Et, pendant ce temps-là, le peuple continue de bouder les urnes, faisant un à un tomber ces bastions de la gauche jugés imprenables il y a encore peu de temps. Plus aucune municipalité socialiste dans les Hauts-de-Seine après les élections municipales partielles du 21 juin. Mais Bruno Le Roux, le très autiste président du groupe socialiste à l’Assemblée Nationale, ne perçoit aucun rejet de la population. Tout comme Hollande qui semble chaque jour un peu plus prêt à se lancer dans une nouvelle campagne présidentielle.

Pourtant le chômage ne baisse pas, il n’a même jamais été aussi haut : plus de 3,5 M de chômeurs recensés ! On nous affirme que la croissance repart mais chacun sait qu’elle est surtout due à des fac-teurs extérieurs comme la baisse du prix du pétrole ou la parité de l’euro par rapport au dollar. Quant à la dette, loin de diminuer, elle explose. Mais le gouvernement continue de verser à tour de bras des aides aux entreprises et à rogner les crédits aux collectivités locales, mettant en danger la culture, les associations ou les services publics. Services publics pour lesquels partis politiques, syndicats et associations se sont mobilisés les 13 et 14 juin à Guéret autour de la Convergence de Défense et de Développement des Services Publics (cf Appel en page 6).

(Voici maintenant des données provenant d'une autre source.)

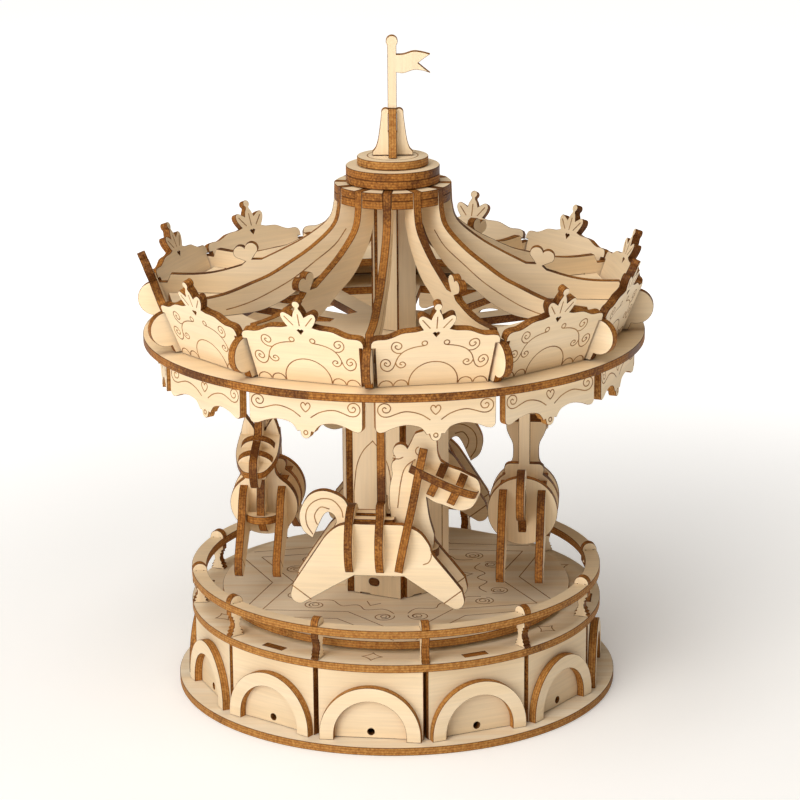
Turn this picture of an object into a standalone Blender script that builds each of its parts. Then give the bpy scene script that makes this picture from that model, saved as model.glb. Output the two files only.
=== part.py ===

Dans ce contexte on aurait pu attendre du congrès du Parti Socialiste qu’il s’interroge vraiment sur la politique gouvernementale et propose un autre chemin pour éviter à la gauche de se fracasser contre le mur en 2017. Hélas, malgré le score non négligeable de la motion des frondeurs, force est de constater que le congrès de Poitiers a accouché d’une souris. Malgré l’engagement d’agir pour une réorientation de la politique économique contenu dans la motion majoritaire, c’est la même politique qui s’applique avant et après. Pire même, elle est aggravée ! Plus que jamais un travail en commun de celles et ceux qui militent pour une autre politique, conforme aux aspirations du peuple est nécessaire. Résistance Sociale est prête à y prendre sa part.